First and always, dojo etiquette should be sincere. The formal etiquette serves serves many purposes beyond providing a way for people to show respect for each other but it is always about showing respect and appreciation. This is true even for those incredible, aggressive bows the koryu folks do. If you don’t show respect when you bow in with them, they are likely to let you know how they feel about being disrespected, and it won’t be a comfortable experience.
I only get to bow to my teacher a few times a year now, because I live 6000 miles away from him. When I do get to spend time with him, I want everything I do to express my respect for him as a teacher, my appreciation for what he has taught me, and my love of him as a person. There is no room for stiff, empty form with all that within my heart. Kiyama Sensei will be 90 years old this year, and I know that each visit could well be the last chance I will have to express these things to him. With all that feeling driving my etiquette there is nothing stiff or empty in the etiquette between us. Instead every bow and interaction is filled with warmth and appreciation. I use all my actions to show my appreciation and respect.
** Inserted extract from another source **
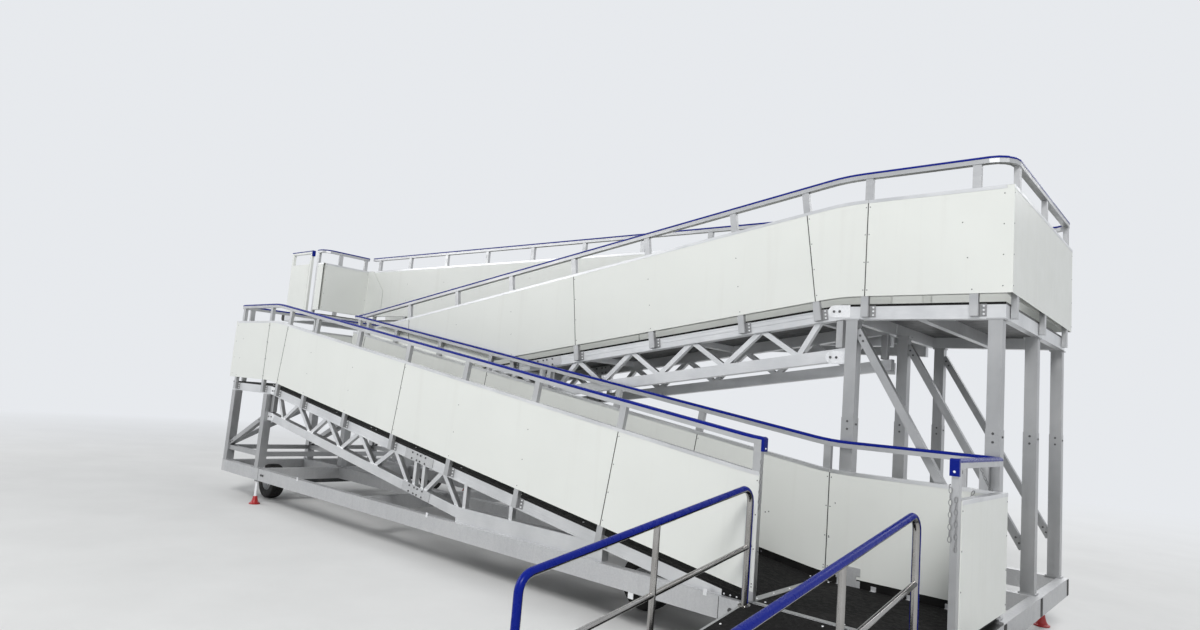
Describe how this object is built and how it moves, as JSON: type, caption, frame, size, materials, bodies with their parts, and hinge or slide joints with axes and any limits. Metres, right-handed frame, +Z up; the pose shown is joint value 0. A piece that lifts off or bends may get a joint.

Etiquette and reishiki isn’t about putting teachers on pedestals or for controlling students. It’s about showing respect for the people you are learning from, the partners who are helping you to learn, and the art you are learning. There is nothing there that isn’t worth showing sincere respect for. If you don’t sincerely respect your teacher, the people you are training with and the art you are practicing, you shouldn’t be there. Budo etiquette is about showing everyone how much we respect, appreciate and honor what we are doing and those we are doing it with.